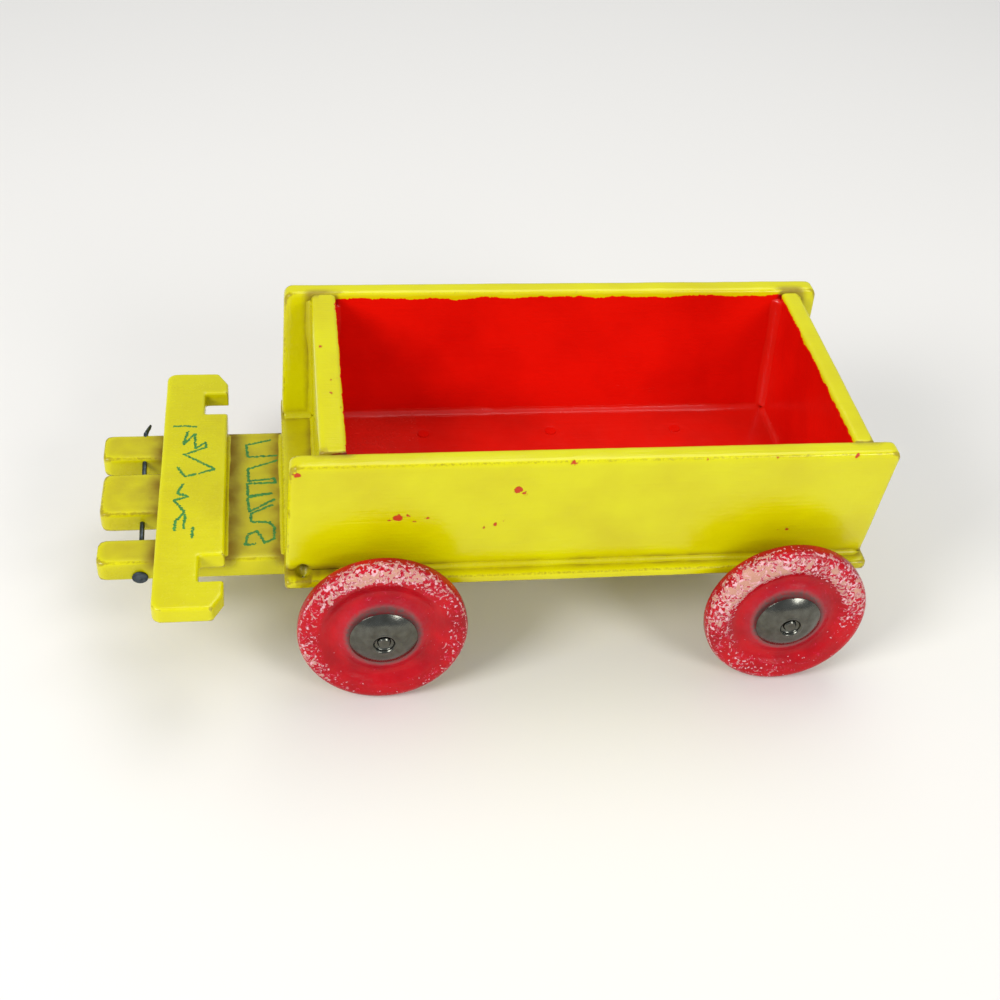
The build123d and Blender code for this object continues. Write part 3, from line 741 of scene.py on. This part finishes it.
WHEELS = {  # seed, lean, then the worn ring's inner and outer share, least, swing, heaviest angle
    "front_left_wheel": (3, 5.0, 0.76, 1.0, 0.31, 0.18, 105),
    "rear_left_wheel": (7, 4.0, 0.66, 0.99, 0.35, 0.22, 115),
    "front_right_wheel": (5, 2.5, 0.72, 1.0, 0.28, 0.22, 60),
    "rear_right_wheel": (9, 3.0, 0.68, 1.0, 0.30, 0.24, 200),
}
for node, (seed, lean, ring_low, ring_high, least, swing, heaviest) in WHEELS.items():
    low, high = node_box[node]
    side = -1 if low[1] < 0 else 1
    boss, face = sorted((abs(low[1]), abs(high[1])))
    centre = ((low[0] + high[0]) / 2, (low[2] + high[2]) / 2)
    clear_boss = boss + 0.5 + 9.0 * math.sin(math.radians(lean))  # room for the lean to turn round
    mesh = turned(node + "_turned", wheel_section(face, clear_boss), centre, side,
                  170, 180, 0.005, seed, wheel_enamel)
    points = mesh_points(mesh)
    across_x, across_z = points[:, 0] - centre[0], points[:, 2] - centre[1]
    share = np.hypot(across_x, across_z) / RIM
    bearing = np.arctan2(across_z, across_x)
    outside = smooth_step(np.abs(points[:, 1]), face - 7.0, face - 3.0)  # none on the inner face
    amount = (least + swing * np.cos(bearing - math.radians(heaviest))
              + 0.1 * np.sin(3 * bearing + seed))
    ring = smooth_step(share, ring_low - 0.05, ring_low + 0.07)
    ring *= 1 - 0.3 * smooth_step(share, ring_high - 0.08, ring_high)
    rim_line = np.exp(-((share - 0.975) / 0.014) ** 2) * outside * 0.5
    store(mesh, "worn", np.maximum(np.clip(amount, 0.1, 1) * ring * outside, rim_line))
    store(mesh, "corner_mm", nearby_surface(mesh, [node.replace("wheel", "axle_cap")], 6.0))
    # the wheel sits loose on its axle, so its foot leans outwards
    hub = Vector((centre[0], side * (face - THICK / 2), centre[1])) * MM
    mesh.transform(Matrix.Translation(hub - Vector((0, side * 0.4 * MM, 0)))
                   @ Matrix.Rotation(math.radians(side * lean), 4, "X") @ Matrix.Translation(-hub))
    as_piece(node + "_painted", mesh, wheel_enamel, node, (node,))

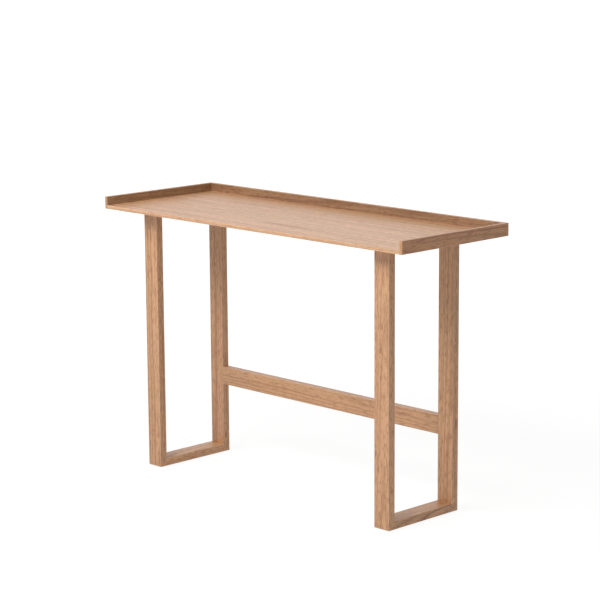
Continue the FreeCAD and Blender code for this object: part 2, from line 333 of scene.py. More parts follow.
def use_group(tree, group, values):
    """Place a node group with its own values."""
    made = put(tree, "ShaderNodeGroup", node_tree=group)
    for label, value in values.items():
        join(tree, value, made.inputs[label])
    return made.outputs


print("pattern and group helpers ready")

# %% [markdown]
# ## Timber as a solid
#
# A picture of wood wrapped round a board never turns the corner rightly. Here each board is
# cut from a make-believe log instead: X runs up the trunk and the pith lies on the X axis.
# Rings are distances from the pith, so a face near them shows arches, a face across them
# shows straight lines, and an end shows arcs, all from one tree of nodes. Oak also has open
# pores in its spring wood, seen as dark dashes, and rays that run out from the pith.

# %% Timber log and rings
timber_inputs = {
    "Position": (0.0, 0.0, 0.0), "Seed": 0.0, "Ring Width": 0.005, "Ring Wander": 0.006,
    "Knot Shift": 0.0, "Knot": 0.0, "End": 0.0, "Tone": 1.0, "Warmth": 0.0,
    "Pore Amount": 1.0, "Ray Amount": 1.0, "Ring Contrast": 1.0,
    "Fleck Amount": 1.0, "Streak Amount": 1.0,
    "Wood": shade(210, 160, 118), "Spring Wood": shade(154, 103, 65),
    "Rosy": shade(212, 153, 121), "Olive": shade(187, 147, 102),
    "Pore": shade(92, 57, 34), "Ray": shade(217, 172, 129), "End Tint": (0.80, 0.70, 0.62, 1.0),
}
timber_outputs = {"Color": "Color", "Roughness": "Float", "Height": "Float"}
timber, given, result = group_of("timber", timber_inputs, timber_outputs)

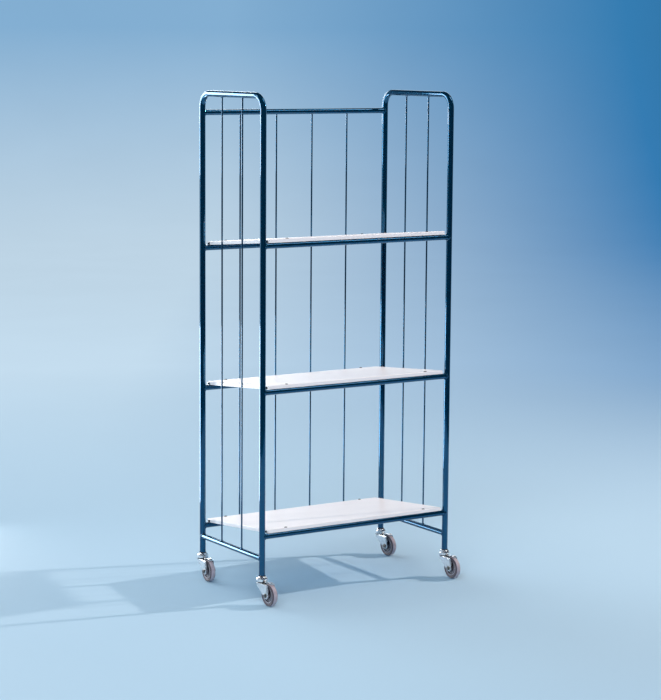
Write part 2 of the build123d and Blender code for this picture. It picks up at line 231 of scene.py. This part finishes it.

*Short problem*
Report every line containing the word "part" from the listing above.

*Task solution*
The build123d and Blender code for this object continues. Write part 3, from line 741 of scene.py on. This part finishes it.
Continue the FreeCAD and Blender code for this object: part 2, from line 333 of scene.py. More parts follow.
Write part 2 of the build123d and Blender code for this picture. It picks up at line 231 of scene.py. This part finishes it.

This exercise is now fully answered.